Doit-on prendre au sérieux la crise actuelle ?

Les banques ont fait des opérations risquées : prêter à des particuliers sans autre ressource que leurs hypothèques (subprime mortgages). Bien plus, la hausse continue de l’immobilier leur a fait croire qu’ils étaient rentable d’acheter à crédit, d’emprunter en profitant de la hausse pour faire une deuxième opération du même style et comme la hausse continuait d’en faire une troisième et pourquoi pas d’autres encore. Les banques ont prêté à taux quasi usuraires en remplaçant les prêts ainsi réalisés sous forme de titres style CDOs (Collaterized Debt Obligations) auprès d’institutions (autres banques, fonds de pension, compagnies d’assurance et fonds communs de court terme dits dynamiques, etc.). Bien entendu, seuls ces derniers ne semblent vulnérables, mais l’opinion a été traumatisée.

Pour approfondir le problème, il nous faut comprendre qu’il a deux crises : celle des «subprimes» et celle que l’on peut appeler «de confiance» ; la seconde étant beaucoup plus sérieuse que la première.

Bernard Bernanke, Président de la Federal Reserve, a émis l’opinion que les «subprimes mortgages» représentaient 100 milliards de $. D’autre part, même si leur liquidation devait entrainer la faillite de nombreux petits épargnants obligés de vendre leur propriété, celles-ci ne sont pas sans valeur. Ainsi le risque couru par le secteur financier ne doit pas dépasser 20 milliards, montant très faible pour le secteur bancaire dans son ensemble. Les organismes parapublics Fanny Mac et Freddie Mac ont même proposé d’en assurer à eux seuls la couverture. Mais leur proposition à été refusée par leur «régulateur» pour ne pas donner l’impression que la spéculation doit être «récompensée».

Mais si le montant du risque est très faible, pourquoi un tel tumulte entoure les «subprimes» ? Cela est dû au fait qu’une partie non négligeable de ces emprunts ont été achetés par des fonds de trésorerie dont ce n’est pas la vocation, en ajoutant le terme «dynamique» qui leur permettait juridiquement grâce a ce genre d’anomalie, de produire des dividendes un peu supérieurs à ceux des fonds de trésorerie classiques.

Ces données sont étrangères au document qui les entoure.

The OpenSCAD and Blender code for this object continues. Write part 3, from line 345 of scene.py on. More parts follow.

Cela explique le second aspect du malaise actuel : la peur du public…et des institutionnels. En effet, le public qui s’était engouffré dans les fonds de trésorerie dynamiques a pris peur, a revendu ses parts le plus vite possibles, montant payé sur la trésorerie «normale» augmentant d’autant la «lie» existante. On cite le cas d’un fonds ayant placé 35% de ses actifs en «subprime», a subi en quelques jours des retraits à hauteur de 50% du fonds et s’est donc retrouvé détenteur de 70% de «subprime». La publicité qui a entouré ces fonds risqués chez Bear Sterns, AXA puis ODDO et BNP a aggravé cette peur dans le public.

Mais le grand public n’est pas le seul à s’inquiéter et c’est le deuxième aspect de la crise actuelle. Les milieux financiers ont pratiqué aux maximum toutes les formes de produits à risque «leverage buy Out», produits dérivés, CDSs, etc., avec la conscience qu’ils prenaient de gros risques. Aussi, à l’amorce des difficultés issues des «subprimes», les institutionnels ont recherché à accumuler des liquidités, aggravant ainsi le malaise économique.

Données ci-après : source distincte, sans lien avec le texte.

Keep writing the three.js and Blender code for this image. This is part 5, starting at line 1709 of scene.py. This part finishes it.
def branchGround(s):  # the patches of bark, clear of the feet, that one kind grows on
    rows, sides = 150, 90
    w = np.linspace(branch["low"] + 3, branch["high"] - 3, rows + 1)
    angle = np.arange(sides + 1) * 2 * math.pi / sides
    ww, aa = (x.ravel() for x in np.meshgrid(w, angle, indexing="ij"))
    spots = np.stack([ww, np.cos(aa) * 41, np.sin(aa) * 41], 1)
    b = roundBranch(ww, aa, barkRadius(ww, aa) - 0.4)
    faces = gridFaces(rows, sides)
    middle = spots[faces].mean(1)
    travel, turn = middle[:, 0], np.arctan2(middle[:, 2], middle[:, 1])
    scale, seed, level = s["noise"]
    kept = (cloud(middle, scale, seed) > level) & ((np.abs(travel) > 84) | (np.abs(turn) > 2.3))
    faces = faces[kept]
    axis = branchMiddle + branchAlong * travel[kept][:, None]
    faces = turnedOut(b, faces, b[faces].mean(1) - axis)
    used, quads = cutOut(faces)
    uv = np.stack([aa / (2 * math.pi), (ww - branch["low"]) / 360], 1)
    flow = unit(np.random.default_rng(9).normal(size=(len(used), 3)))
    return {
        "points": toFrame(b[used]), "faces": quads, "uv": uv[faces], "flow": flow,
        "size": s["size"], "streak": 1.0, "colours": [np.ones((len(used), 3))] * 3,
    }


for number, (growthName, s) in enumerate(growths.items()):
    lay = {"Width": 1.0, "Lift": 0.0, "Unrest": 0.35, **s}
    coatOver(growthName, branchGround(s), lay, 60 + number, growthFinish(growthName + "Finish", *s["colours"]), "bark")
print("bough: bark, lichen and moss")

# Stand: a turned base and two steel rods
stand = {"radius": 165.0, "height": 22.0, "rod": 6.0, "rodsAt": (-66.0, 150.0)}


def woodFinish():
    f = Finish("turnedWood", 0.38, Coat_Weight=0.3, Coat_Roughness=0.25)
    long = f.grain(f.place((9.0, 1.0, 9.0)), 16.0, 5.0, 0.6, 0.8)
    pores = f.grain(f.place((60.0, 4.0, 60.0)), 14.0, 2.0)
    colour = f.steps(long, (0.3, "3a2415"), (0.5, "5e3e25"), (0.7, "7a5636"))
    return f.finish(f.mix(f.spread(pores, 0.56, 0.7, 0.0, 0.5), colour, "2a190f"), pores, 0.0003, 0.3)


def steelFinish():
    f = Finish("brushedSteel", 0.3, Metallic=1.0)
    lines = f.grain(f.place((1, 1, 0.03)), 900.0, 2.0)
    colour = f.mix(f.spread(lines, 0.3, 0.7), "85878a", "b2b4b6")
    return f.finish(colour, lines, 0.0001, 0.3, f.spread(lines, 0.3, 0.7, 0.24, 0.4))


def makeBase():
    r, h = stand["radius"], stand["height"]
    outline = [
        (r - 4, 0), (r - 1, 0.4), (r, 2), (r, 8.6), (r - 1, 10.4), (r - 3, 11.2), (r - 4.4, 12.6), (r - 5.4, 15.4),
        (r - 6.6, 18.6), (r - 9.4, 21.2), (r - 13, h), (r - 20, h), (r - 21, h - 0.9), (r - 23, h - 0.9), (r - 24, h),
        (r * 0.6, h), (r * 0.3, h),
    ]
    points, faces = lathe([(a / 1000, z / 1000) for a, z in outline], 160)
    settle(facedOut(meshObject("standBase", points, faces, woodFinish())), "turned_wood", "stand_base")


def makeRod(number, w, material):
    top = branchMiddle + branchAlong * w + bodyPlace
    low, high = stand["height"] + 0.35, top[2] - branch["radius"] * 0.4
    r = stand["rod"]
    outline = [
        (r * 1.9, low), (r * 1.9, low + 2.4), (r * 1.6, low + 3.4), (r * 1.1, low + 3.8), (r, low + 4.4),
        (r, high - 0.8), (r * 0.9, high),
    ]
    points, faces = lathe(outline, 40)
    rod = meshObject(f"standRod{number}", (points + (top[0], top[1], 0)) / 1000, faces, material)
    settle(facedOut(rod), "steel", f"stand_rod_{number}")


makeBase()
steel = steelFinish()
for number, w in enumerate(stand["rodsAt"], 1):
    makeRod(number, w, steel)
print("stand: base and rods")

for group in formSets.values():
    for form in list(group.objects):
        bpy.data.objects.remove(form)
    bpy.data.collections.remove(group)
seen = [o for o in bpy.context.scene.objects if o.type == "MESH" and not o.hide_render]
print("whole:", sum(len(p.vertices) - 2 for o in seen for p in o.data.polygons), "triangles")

Les gouverneurs des banques centrales ont à l’instar de Bernard Bernanke et de Jean-Claude Trichet, injecté des liquidités dans le marché (open market), permettant de compenser autant que faire ce peut, la diminution due à la «timorosité» des institutionnels. Si ces créations monétaires pouvaient être suffisantes, s’accompagner d’une baisse des taux courts pour aider les acheteurs privés endettés à taux variables, et accepter ce que demandent les démocrates (de donner un peu de facilité aux organismes hypothécaires US), on pourrait espérer que cette mini-crise disparaisse d’elle-même. Il reste également à espérer que des mesures soient prises ensuite par les gouvernements pour contrôler les excès «d’effets de levier».

Quid des bourses ? En recherchant la liquidité, les institutions vendent un peu de titres, de matières premières (baisse du pétrole et des métaux), et réduisent les «carry trade», ce qui entraine une hausse du Yen. Mais comme les résultats des entreprises restent superbes, que les rapports cours/bénéfices restent faibles (13 en Europe, 15 aux USA), on peut raisonnablement penser que la baisse actuelle soit peu durable.